My question concerns this edit to an answer I wrote, but it's actually a more general question.

In the answer, I wrote about "dads" owning or having access to computers in the 1990s. Someone "corrected" it to "parents" with the comment "corrected to inclusive language". Personally, I'd like to change it back, but I'd also like some feedback what you think, because my world view and experience in the 1990s was severely limited. Basically limited to everything one could reach on a bike and be back before family dinner. Maybe it was different outside that range and I would like my answer there to be a general answer that captures at least "the West" in the 90s, not just my little bubble of it.

I agree that today it would be absolutely appropriate to talk about "parents" of all sorts.

However, my text is about "back then". And in my experience it wasn't "a parent's [computer]", but exclusively "dad's". I don't know a single "mom" being anywhere near computers or having access to computers at work. The girls sure had computers or access the same as the boys, but for the parent's generation, it was all males where I grew up.

So my two questions:

  1. Was that your experience as well? Because the whole point is kinda moot if enough of the other people here experienced computer access to be evenly distributed across genders. Maybe my experience was an outlier in that regard?
  2. Assuming it actually wasn't evenly distributed (and I obviously stereotype quite a lot in that post anyway) back then, is it okay to remove the "inclusivity" when in fact it wasn't that inclusive in reality?

3 Answers 3


To me, those changes are fine both personally and stylistically

  • Personally: Nominally, my suburban south LA County, CA, family got an Apple IIe shortly after its release in '83 when I was in middle school, but it was Mom who played Zork and other Infocom games on it and, when necessary, did troubleshooting. Further, my parents owned and operated a small but successful enough real estate appraisal business from the late '60s until the early '00s. There, they clung to typewriters for as long as they could but switched to PCs in the early 90s. Both parents were competent PC users, but they were both incompetent PC troubleshooters. (By then, though, I was an adequate troubleshooter from running a BBS, so I'd do it if a technician were unavailable.)

    In other words, while you didn't "know a single [i.e. lone] 'mom' being anywhere near computers or having access to computers at work," the 90s saw both my mom and dad working on computers.
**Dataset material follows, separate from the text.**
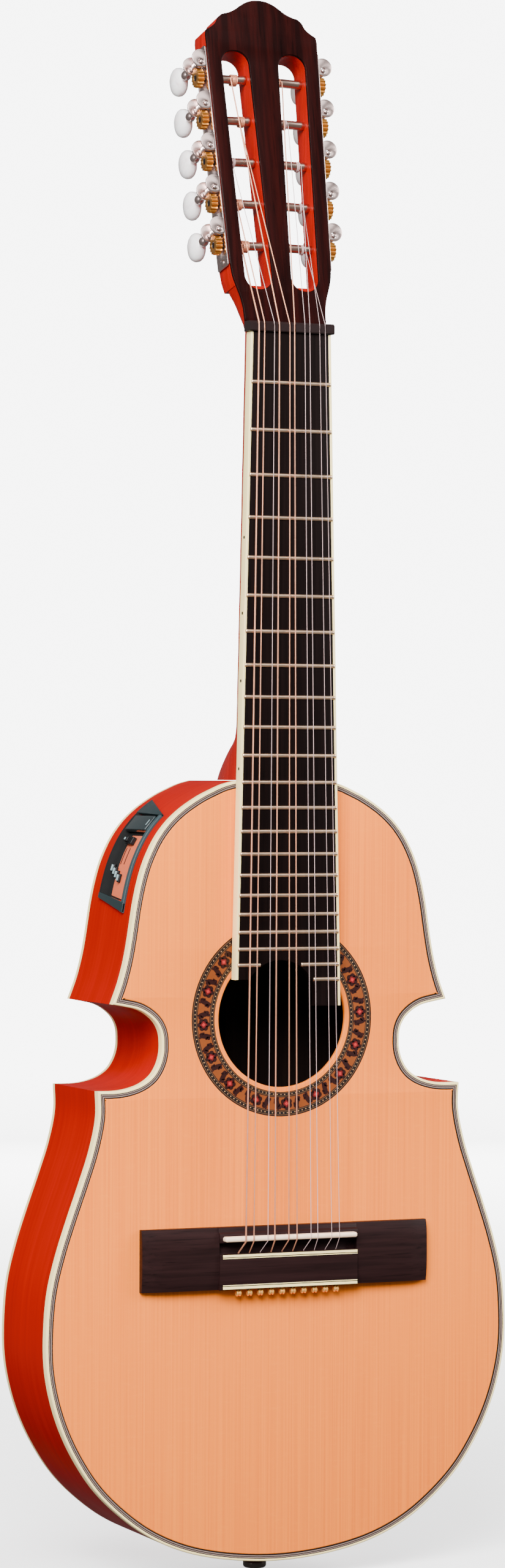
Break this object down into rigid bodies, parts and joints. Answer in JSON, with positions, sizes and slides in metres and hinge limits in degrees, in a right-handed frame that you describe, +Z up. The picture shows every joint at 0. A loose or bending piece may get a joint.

  • Stylistically: I thought the answer was a blast to read before the edits. I'd upvoted it before I was halfway through. I do think the edits remove some of the causal intimacy of the original, but I also think that's a small price to pay to increase the answer's inclusiveness. Were this answer's audience narrower—were it being adapted to a college application, for example, or being considered for inclusion in a book of your best answers on RPG SE—, I'd recommend changing it back because the original's voice is more strongly you, but as a widely viewed standalone answer answer on RPG SE, the changes make sense.

  • \$\begingroup\$ "the causal intimacy" - I assume this should be "casual"? \$\endgroup\$
    – V2Blast
    Jun 20, 2020 at 10:08
  • \$\begingroup\$ @V2Blast Yep. It should be casual (and, in fact, a better word would probably be assumed), but on its own it's not worth an edit. \$\endgroup\$ Jun 20, 2020 at 13:28

Most of the answer uses the words "you" and "your" to describe the experience. The target audience for this answer is the general RPG.SE userbase, rather than just yourself.

Maybe your personal experience was limited to dads as the primary computer user, but that doesn't necessarily represent the entire Western world during that period. There were certainly moms who used computers in the 1990s. Also, some people didn't have dads around.

If you're trying to address a larger audience, then it makes logical sense to use the more inclusive language.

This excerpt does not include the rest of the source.